Published March 7, 2017 by bibliobeth

14358496

AUTHOR INFORMATION

David Young was born near Hull and – after dropping out of a Bristol University science degree – studied Humanities at Bristol Polytechnic specialising in Modern History. Temporary jobs cleaning ferry toilets and driving a butcher’s van were followed by a career in journalism with provincial newspapers, a London news agency, and the BBC’s international newsrooms where he led news teams for the World Service radio and World TV.

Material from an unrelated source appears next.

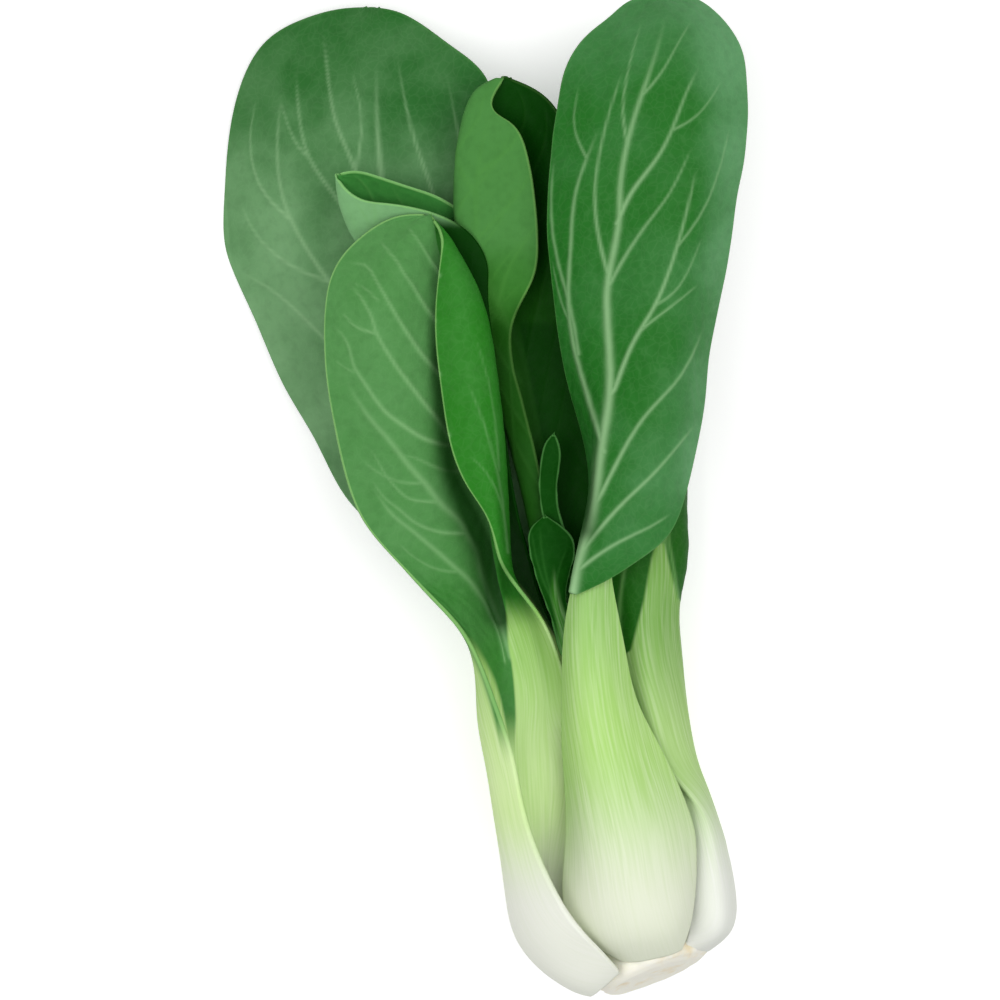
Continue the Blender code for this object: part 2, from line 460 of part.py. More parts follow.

David was a student on the inaugural Crime Thriller MA at City University – winning the course prize in 2014 for his debut novel Stasi Child – and now writes full-time in his garden shed. In his spare time, he’s a keen supporter of Hull City AFC.

Stasi Child is the first of three books in the Oberleutnant Karin Müller series – set in 1970s communist East Germany – bought by the UK arm of Swedish publisher Bonnier by former Quercus CEO Mark Smith. It reached the top 5 bestsellers on Amazon Kindle, was number one bestseller in Amazon’s Historical Fiction chart, and has been optioned for TV by Euston Films (Minder, The Sweeney etc). Translation rights have so far been sold to France.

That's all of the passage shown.